Locate, in the data below, the line that contains "obj.parent = empty" and the line that contains "# materials"; reproduce exactly those two lines and every line between them, nothing more.

— START —

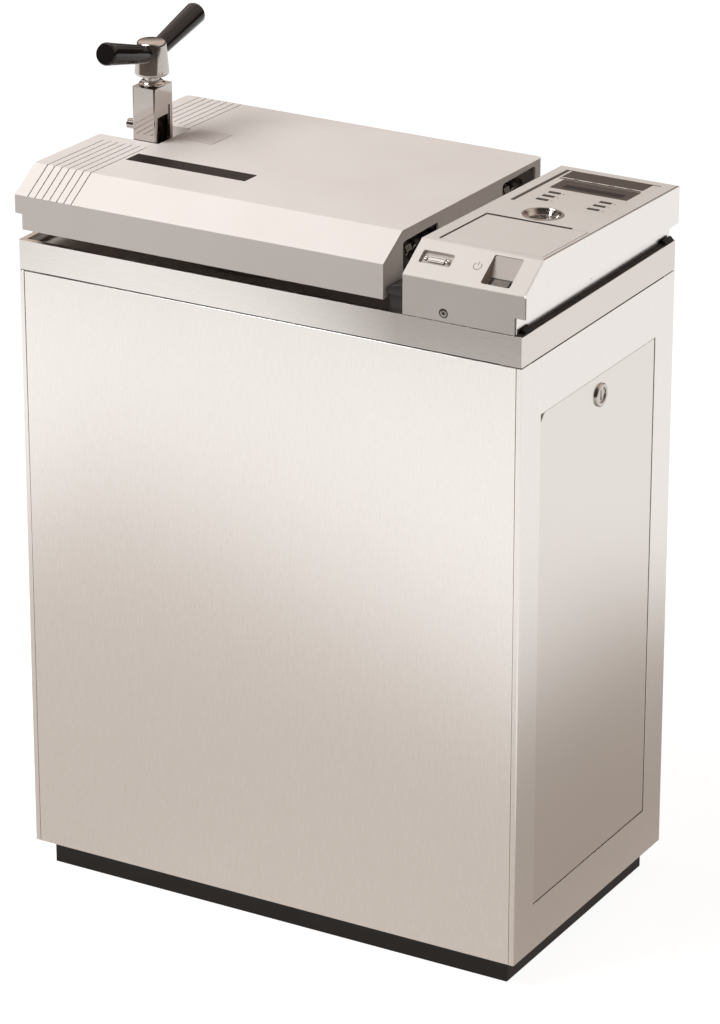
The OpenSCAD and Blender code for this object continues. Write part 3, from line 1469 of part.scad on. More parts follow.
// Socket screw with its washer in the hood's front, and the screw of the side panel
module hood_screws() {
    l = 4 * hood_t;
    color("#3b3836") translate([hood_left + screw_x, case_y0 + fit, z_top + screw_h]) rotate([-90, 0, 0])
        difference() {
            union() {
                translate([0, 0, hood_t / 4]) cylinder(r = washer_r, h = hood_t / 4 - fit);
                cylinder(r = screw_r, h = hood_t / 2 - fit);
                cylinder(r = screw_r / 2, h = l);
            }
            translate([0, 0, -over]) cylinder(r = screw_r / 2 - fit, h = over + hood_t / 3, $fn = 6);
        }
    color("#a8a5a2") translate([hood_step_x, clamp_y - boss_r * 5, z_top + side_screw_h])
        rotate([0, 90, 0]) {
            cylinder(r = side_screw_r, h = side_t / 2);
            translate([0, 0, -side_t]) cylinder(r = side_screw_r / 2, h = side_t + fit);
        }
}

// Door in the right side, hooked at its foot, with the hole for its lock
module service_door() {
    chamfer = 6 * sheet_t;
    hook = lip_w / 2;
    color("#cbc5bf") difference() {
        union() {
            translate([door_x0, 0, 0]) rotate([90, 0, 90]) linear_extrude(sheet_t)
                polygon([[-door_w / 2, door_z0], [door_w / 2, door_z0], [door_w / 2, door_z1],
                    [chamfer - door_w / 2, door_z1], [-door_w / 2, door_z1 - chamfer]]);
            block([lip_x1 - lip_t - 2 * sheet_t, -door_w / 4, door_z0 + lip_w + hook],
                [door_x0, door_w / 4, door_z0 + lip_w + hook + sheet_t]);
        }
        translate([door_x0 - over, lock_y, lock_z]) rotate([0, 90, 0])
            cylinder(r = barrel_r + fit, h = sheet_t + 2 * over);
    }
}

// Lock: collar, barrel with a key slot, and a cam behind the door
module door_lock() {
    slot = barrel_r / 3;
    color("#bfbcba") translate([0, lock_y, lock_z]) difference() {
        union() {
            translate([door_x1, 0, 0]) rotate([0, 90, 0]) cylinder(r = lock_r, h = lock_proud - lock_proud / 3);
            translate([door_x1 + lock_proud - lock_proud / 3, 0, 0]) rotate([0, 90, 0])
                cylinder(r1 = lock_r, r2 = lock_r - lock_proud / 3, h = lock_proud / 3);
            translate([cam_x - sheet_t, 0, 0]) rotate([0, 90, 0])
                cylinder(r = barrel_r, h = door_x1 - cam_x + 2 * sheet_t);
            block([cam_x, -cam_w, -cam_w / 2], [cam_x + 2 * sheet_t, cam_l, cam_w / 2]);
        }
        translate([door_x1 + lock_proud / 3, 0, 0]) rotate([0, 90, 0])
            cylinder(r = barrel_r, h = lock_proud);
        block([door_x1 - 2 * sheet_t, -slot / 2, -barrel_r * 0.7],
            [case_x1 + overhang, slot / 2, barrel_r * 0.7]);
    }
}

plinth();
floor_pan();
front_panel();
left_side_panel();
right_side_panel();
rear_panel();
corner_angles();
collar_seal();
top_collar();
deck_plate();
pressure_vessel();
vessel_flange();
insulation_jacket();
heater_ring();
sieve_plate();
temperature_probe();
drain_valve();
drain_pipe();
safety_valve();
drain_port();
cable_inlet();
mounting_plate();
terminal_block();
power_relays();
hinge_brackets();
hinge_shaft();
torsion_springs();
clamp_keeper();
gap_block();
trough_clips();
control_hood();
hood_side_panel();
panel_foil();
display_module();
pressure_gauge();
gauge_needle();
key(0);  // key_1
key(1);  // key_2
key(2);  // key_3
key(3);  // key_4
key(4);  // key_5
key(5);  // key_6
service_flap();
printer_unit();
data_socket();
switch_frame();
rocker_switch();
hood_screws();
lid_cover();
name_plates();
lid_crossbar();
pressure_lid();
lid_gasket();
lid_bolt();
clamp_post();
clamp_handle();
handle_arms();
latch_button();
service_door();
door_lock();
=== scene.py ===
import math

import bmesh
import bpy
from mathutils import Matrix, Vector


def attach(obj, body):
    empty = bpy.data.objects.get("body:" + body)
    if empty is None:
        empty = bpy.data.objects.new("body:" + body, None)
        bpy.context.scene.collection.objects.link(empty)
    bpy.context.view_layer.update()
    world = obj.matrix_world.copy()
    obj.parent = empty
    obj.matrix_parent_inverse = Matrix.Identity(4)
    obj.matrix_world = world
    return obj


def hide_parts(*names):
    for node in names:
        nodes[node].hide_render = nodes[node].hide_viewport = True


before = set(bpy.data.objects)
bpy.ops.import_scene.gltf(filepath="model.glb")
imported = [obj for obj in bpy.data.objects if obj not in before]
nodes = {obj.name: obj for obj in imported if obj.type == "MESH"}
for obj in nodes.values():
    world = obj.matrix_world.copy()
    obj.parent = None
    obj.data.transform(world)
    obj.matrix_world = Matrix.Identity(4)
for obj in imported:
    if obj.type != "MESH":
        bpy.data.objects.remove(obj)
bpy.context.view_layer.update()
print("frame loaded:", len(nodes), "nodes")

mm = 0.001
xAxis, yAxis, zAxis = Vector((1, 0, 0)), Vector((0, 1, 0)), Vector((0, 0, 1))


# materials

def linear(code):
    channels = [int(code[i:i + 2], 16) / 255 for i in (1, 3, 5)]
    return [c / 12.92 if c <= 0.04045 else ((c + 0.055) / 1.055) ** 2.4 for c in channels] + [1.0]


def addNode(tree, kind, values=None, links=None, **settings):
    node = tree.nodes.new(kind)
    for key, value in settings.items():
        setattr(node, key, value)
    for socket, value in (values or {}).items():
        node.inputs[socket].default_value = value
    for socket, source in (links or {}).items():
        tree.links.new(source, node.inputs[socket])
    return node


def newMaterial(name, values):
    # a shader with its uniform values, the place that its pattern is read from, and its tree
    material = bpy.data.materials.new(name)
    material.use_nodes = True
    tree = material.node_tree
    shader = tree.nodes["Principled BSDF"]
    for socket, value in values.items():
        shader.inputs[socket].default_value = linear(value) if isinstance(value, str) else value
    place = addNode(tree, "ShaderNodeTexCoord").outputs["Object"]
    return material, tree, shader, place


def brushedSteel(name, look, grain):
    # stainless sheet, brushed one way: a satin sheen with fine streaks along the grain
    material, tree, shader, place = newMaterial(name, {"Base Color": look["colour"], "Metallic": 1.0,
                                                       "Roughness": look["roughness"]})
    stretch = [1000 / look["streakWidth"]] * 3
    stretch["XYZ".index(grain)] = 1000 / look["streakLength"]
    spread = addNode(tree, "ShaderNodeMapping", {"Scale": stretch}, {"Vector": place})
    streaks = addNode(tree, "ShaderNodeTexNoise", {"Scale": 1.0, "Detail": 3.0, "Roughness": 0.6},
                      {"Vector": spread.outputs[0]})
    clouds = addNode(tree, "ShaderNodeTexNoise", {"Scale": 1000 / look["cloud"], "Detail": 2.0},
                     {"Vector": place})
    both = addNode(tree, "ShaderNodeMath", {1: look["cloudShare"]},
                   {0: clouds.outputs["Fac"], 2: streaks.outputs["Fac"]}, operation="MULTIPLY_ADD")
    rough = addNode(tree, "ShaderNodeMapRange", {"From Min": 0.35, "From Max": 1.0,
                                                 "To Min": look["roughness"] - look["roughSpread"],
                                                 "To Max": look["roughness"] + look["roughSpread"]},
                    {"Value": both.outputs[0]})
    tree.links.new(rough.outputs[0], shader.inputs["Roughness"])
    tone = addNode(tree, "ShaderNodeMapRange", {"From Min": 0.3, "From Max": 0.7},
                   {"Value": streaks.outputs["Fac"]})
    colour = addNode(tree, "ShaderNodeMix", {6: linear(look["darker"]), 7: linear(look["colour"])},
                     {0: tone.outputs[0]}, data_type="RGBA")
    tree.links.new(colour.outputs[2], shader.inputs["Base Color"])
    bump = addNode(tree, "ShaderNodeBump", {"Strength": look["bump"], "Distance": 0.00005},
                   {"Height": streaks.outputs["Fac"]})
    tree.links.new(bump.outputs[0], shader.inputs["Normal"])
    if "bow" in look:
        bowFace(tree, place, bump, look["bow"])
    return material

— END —

§ Result for this task
    obj.parent = empty
    obj.matrix_parent_inverse = Matrix.Identity(4)
    obj.matrix_world = world
    return obj


def hide_parts(*names):
    for node in names:
        nodes[node].hide_render = nodes[node].hide_viewport = True


before = set(bpy.data.objects)
bpy.ops.import_scene.gltf(filepath="model.glb")
imported = [obj for obj in bpy.data.objects if obj not in before]
nodes = {obj.name: obj for obj in imported if obj.type == "MESH"}
for obj in nodes.values():
    world = obj.matrix_world.copy()
    obj.parent = None
    obj.data.transform(world)
    obj.matrix_world = Matrix.Identity(4)
for obj in imported:
    if obj.type != "MESH":
        bpy.data.objects.remove(obj)
bpy.context.view_layer.update()
print("frame loaded:", len(nodes), "nodes")

mm = 0.001
xAxis, yAxis, zAxis = Vector((1, 0, 0)), Vector((0, 1, 0)), Vector((0, 0, 1))


# materials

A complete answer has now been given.